OK. At this point, I have a working router for my internal network. I’m using pf as my firewall, have a heavily (in my mind) secured ssh path into things and I’m having fun watching port scanners hit me and try to log into my ssh (which doesn’t accept passwords). I think it’s time to see if I can break everything by setting up a mail server! I mean, how hard can it be?
And that’s how all of this started. I figured it would be as simple as finding a good tutorial on the internet, standing up the right config changes on my machine and presto – I’ll have my own email server with the data being stored on my own hardware, not some cloud server that gets mined for ways to better market to me. Unfortunately, the state of US based ISPs made this much more difficult.
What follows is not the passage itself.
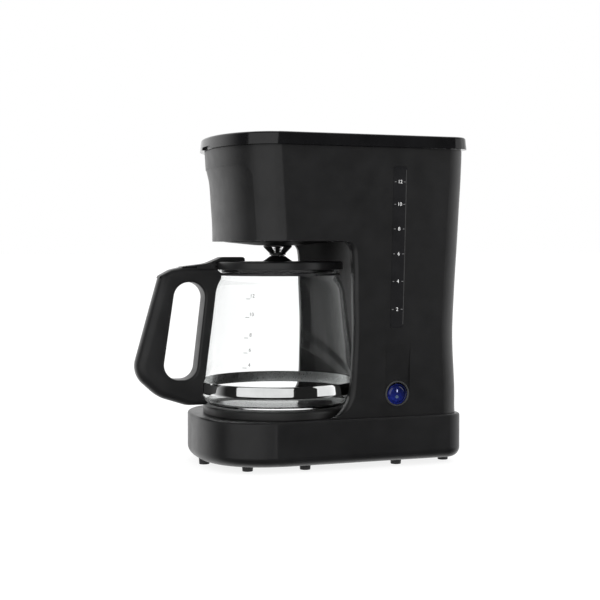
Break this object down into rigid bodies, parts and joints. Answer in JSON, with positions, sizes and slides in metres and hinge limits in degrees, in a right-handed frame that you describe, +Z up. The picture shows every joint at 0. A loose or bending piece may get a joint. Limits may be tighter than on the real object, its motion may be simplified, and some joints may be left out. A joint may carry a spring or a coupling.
{
  "type": "drip coffee maker",
  "caption": "Black drip coffee maker with a glass jug, hinged lid, side water window, round rocker switch and spring drip valve.",
  "frame": {"origin": "on the ground under the middle of the overall box, jug handle included", "axes": "+Z up, -Y towards the jug handle and the front, +X towards the side with the water window and the switch"},
  "size_m": [0.1632, 0.2975, 0.3],
  "materials": {
    "base_plastic": "satin black moulding",
    "body_plastic": "fine satin black moulding",
    "lid_plastic": "polished black moulding",
    "handle_plastic": "satin black moulding",
    "jug_lid_plastic": "satin black moulding",
    "inner_plastic": "plain black moulding",
    "tank_plastic": "dark smoked moulding",
    "window_clear": "smoked clear moulding",
    "bezel_plastic": "dark grey ring",
    "rocker_blue": "see-through dark blue",
    "lamp_glass": "small neon lamp",
    "jug_glass": "clear blown glass",
    "band_chrome": "polished",
    "collar_steel": "black coated steel",
    "plate_enamel": "non-stick black coating",
    "zinc_steel": "zinc plated",
    "element_steel": "heat darkened",
    "tube_aluminium": "drawn",
    "terminal_brass": "plain",
    "foot_rubber": "dark rubber",
    "seal_rubber": "black rubber",
    "hose_silicone": "milky silicone",
    "block_white": "white moulding",
    "wire_cover": "grey glass-sleeved wire"
  },
  "bodies": {
    "machine": {"base_shell": "base_plastic", "bottom_cover": "base_plastic", "rubber_feet": "foot_rubber", "cover_screws": "zinc_steel", "body_screws": "zinc_steel", "warming_plate": "plate_enamel", "plate_gasket": "seal_rubber", "heater_rod": "element_steel", "water_tube": "tube_aluminium", "heater_bracket": "zinc_steel", "thermostat": "zinc_steel", "thermal_fuses": "terminal_brass", "body_shell": "body_plastic", "level_window": "window_clear", "deck": "inner_plastic", "water_tank": "tank_plastic", "tank_grommet": "seal_rubber", "check_valve": "inner_plastic", "cold_hose": "hose_silicone", "hot_hose": "hose_silicone", "hose_clips": "zinc_steel", "riser_tube": "tank_plastic", "riser_spout": "inner_plastic", "switch_bezel": "bezel_plastic", "switch_housing": "inner_plastic", "switch_lamp": "lamp_glass", "cord_inlet": "seal_rubber", "terminal_block": "block_white", "wiring": "wire_cover", "brew_chamber": "inner_plastic", "filter_basket": "inner_plastic", "valve_cage": "inner_plastic"},
    "lid": {"top_lid": "lid_plastic", "lid_hinge_pins": "zinc_steel", "shower_plate": "inner_plastic"},
    "jug": {"glass_jug": "jug_glass", "chrome_band": "band_chrome", "neck_collar": "collar_steel", "handle": "handle_plastic", "handle_cap": "lid_plastic", "handle_screw": "zinc_steel", "jug_lid": "jug_lid_plastic", "thumb_lever": "jug_lid_plastic", "lever_pin": "collar_steel"},
    "valve": {"valve_plunger": "inner_plastic", "valve_seal": "seal_rubber", "valve_spring": "zinc_steel"},
    "rocker": {"switch_rocker": "rocker_blue"}
  },
  "joints": [
    {"name": "lid_hinge", "type": "hinge", "parent": "machine", "child": "lid", "pos_m": [0, 0.14501, 0.291], "axis": [-1, 0, 0], "range_deg": [0, 95]},
    {"name": "jug_slide", "type": "slide", "parent": "machine", "child": "jug", "axis": [0, -1, 0], "range_m": [0, 0.18]},
    {"name": "valve_drop", "type": "slide", "parent": "machine", "child": "valve", "axis": [0, 0, -1], "range_m": [0, 0.0025], "deforming": ["valve_spring"]},
    {"name": "switch_rock", "type": "hinge", "parent": "machine", "child": "rocker", "pos_m": [0.068, 0.07681, 0.067], "axis": [0, -1, 0], "range_deg": [0, 10]}
  ],
  "couplings": [
    {"joint": "valve_drop", "follows": "jug_slide", "ratio": 0.0138}
  ]
}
After some stumbling around, I discovered that inbound traffic on port 25 (smtp) was blocked at the perimeter by my ISP. I would need to get more creative. Later I discovered that they also block all outbound traffic on that port as well. More creativity needed to solve that problem.
Fortunately as a listener of many fine podcasts on the Jupiter Broadcasting Network (http://jupiterbroadcasting.com) including BSDNow (http://bsdnow.tv), I had heard of a company called Digital Ocean (http://digitalocean.com). This is a cloud hosting provider where all storage is SSD and you have gigabit networking right up to your VM. The best part is that you can stand up their low-end server for as little as $5.00 US per month.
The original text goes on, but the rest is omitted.